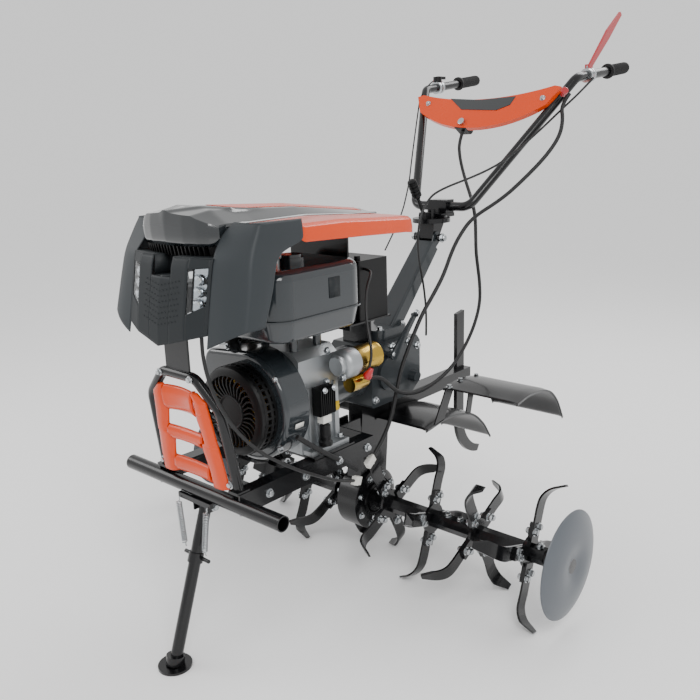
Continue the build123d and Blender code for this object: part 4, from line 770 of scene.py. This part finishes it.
def make_wings():
    """Wings: bulged front face, side up to the wheel arch's curve with rounded corner, and a strip on top."""
    rise = np.linspace(0, 1, 48)[:, None]
    across = np.linspace(0, 1, 22)[None]
    low = 642 + (150 + 102 * across - 100) * 67 / 152
    z = low + (WING_TOP - low) * rise
    inner_x, inner_y = np.interp(z, WING_Z, WING_IN_X), np.interp(z, WING_Z, WING_IN_Y)
    outer_x, outer_y = np.interp(z, WING_Z, WING_OUT_X), np.interp(z, WING_Z, WING_OUT_Y)
    bulge = 7 * np.sin(np.pi * across) * (1 - 0.6 * rise)
    front = sheet(inner_x + (outer_x - inner_x) * across, inner_y + (outer_y - inner_y) * across - bulge, z)
    rearward = np.linspace(0, 1, 26)[None, 1:]
    z = 709 + (WING_TOP - 709) * rise
    corner_x, corner_y = np.interp(z, WING_Z, WING_OUT_X), np.interp(z, WING_Z, WING_OUT_Y)
    rear_y = np.interp(z, ARCH_Z, ARCH_Y)
    flank = sheet(corner_x + 3 * np.sin(np.pi * rearward), corner_y + (rear_y - corner_y) * rearward, z)
    wall = smooth_grid(np.concatenate((front, flank), 1), 4)
    x = np.linspace(228, 140, 16)[:, None]
    rearward = np.linspace(0, 1, 30)[None]
    start = np.interp(x, (140, 228), (-599, -600))
    crest = sheet(x, start + (seam(x) - start) * rearward, np.interp(x, (108, 150, 232), (926, 931, 938)))
    for side, word in BOTH_SIDES:
        wing = add_panel("wing_" + word, [wall * (side, 1, 1), crest * (side, 1, 1)], "wing_grey", crease=50)
        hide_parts("hood_wing_" + word)


# Roof: half width and lower edge along the machine, and the shoulder's reach, sink and roll
ROOF_Y, ROOF_HALF, ROOF_LOW = table(((-575, 205, 908), (-472, 224, 896), (-466, 231, 882), (-250, 228, 873),
                                     (-50, 215, 862), (-20, 212, 858)))
SHOULDER_REACH, SHOULDER_SINK, SHOULDER_ROLL = table((
    (0, 0, 0), (0.4, 0, 0), (0.8, 1.0, 0), (0.93, 3, 0), (0.985, 11, 0), (1, 20, 0.35), (1.002, 0, 1)))
ROOF_WIDEST = 228.0


def make_roof():
    """Roof: flat across with rolled shoulders, from the slanting seam to its rear edge."""
    u = np.linspace(0, 1, 50)[None]
    v = np.linspace(0, 1, 60)[:, None]
    steps = np.linspace(0, 1, len(SHOULDER_REACH))
    reach = np.interp(u, steps, SHOULDER_REACH)
    sink = np.interp(u, steps, SHOULDER_SINK)
    roll = np.interp(u, steps, SHOULDER_ROLL)
    x = reach * ROOF_WIDEST
    y = np.where(x > 70, seam(x), -560.0) * (1 - v) + ROOF_Y[-1] * v
    high = np.interp(y, TOP_Y, TOP_EDGE) - 4.3
    z = (high - sink) * (1 - roll) + np.interp(y, ROOF_Y, ROOF_LOW) * roll
    half = smooth_grid(sheet(reach * np.interp(y, ROOF_Y, ROOF_HALF), y, z), 1)
    roof = add_panel("roof_panel", mirrored([half]), "orange_plastic", crease=50)
    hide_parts("hood_roof")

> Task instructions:
Write out the whole listing exactly.

> Full solution:
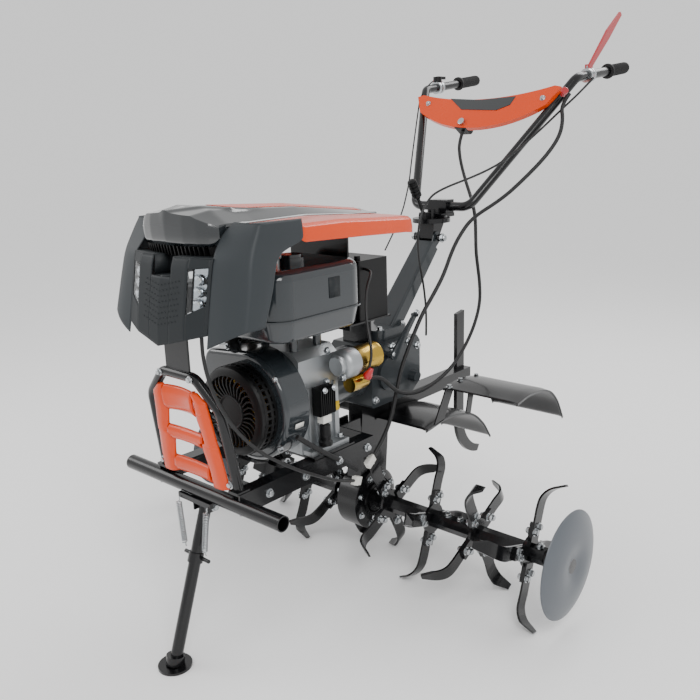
Continue the build123d and Blender code for this object: part 4, from line 770 of scene.py. This part finishes it.
def make_wings():
    """Wings: bulged front face, side up to the wheel arch's curve with rounded corner, and a strip on top."""
    rise = np.linspace(0, 1, 48)[:, None]
    across = np.linspace(0, 1, 22)[None]
    low = 642 + (150 + 102 * across - 100) * 67 / 152
    z = low + (WING_TOP - low) * rise
    inner_x, inner_y = np.interp(z, WING_Z, WING_IN_X), np.interp(z, WING_Z, WING_IN_Y)
    outer_x, outer_y = np.interp(z, WING_Z, WING_OUT_X), np.interp(z, WING_Z, WING_OUT_Y)
    bulge = 7 * np.sin(np.pi * across) * (1 - 0.6 * rise)
    front = sheet(inner_x + (outer_x - inner_x) * across, inner_y + (outer_y - inner_y) * across - bulge, z)
    rearward = np.linspace(0, 1, 26)[None, 1:]
    z = 709 + (WING_TOP - 709) * rise
    corner_x, corner_y = np.interp(z, WING_Z, WING_OUT_X), np.interp(z, WING_Z, WING_OUT_Y)
    rear_y = np.interp(z, ARCH_Z, ARCH_Y)
    flank = sheet(corner_x + 3 * np.sin(np.pi * rearward), corner_y + (rear_y - corner_y) * rearward, z)
    wall = smooth_grid(np.concatenate((front, flank), 1), 4)
    x = np.linspace(228, 140, 16)[:, None]
    rearward = np.linspace(0, 1, 30)[None]
    start = np.interp(x, (140, 228), (-599, -600))
    crest = sheet(x, start + (seam(x) - start) * rearward, np.interp(x, (108, 150, 232), (926, 931, 938)))
    for side, word in BOTH_SIDES:
        wing = add_panel("wing_" + word, [wall * (side, 1, 1), crest * (side, 1, 1)], "wing_grey", crease=50)
        hide_parts("hood_wing_" + word)


# Roof: half width and lower edge along the machine, and the shoulder's reach, sink and roll
ROOF_Y, ROOF_HALF, ROOF_LOW = table(((-575, 205, 908), (-472, 224, 896), (-466, 231, 882), (-250, 228, 873),
                                     (-50, 215, 862), (-20, 212, 858)))
SHOULDER_REACH, SHOULDER_SINK, SHOULDER_ROLL = table((
    (0, 0, 0), (0.4, 0, 0), (0.8, 1.0, 0), (0.93, 3, 0), (0.985, 11, 0), (1, 20, 0.35), (1.002, 0, 1)))
ROOF_WIDEST = 228.0


def make_roof():
    """Roof: flat across with rolled shoulders, from the slanting seam to its rear edge."""
    u = np.linspace(0, 1, 50)[None]
    v = np.linspace(0, 1, 60)[:, None]
    steps = np.linspace(0, 1, len(SHOULDER_REACH))
    reach = np.interp(u, steps, SHOULDER_REACH)
    sink = np.interp(u, steps, SHOULDER_SINK)
    roll = np.interp(u, steps, SHOULDER_ROLL)
    x = reach * ROOF_WIDEST
    y = np.where(x > 70, seam(x), -560.0) * (1 - v) + ROOF_Y[-1] * v
    high = np.interp(y, TOP_Y, TOP_EDGE) - 4.3
    z = (high - sink) * (1 - roll) + np.interp(y, ROOF_Y, ROOF_LOW) * roll
    half = smooth_grid(sheet(reach * np.interp(y, ROOF_Y, ROOF_HALF), y, z), 1)
    roof = add_panel("roof_panel", mirrored([half]), "orange_plastic", crease=50)
    hide_parts("hood_roof")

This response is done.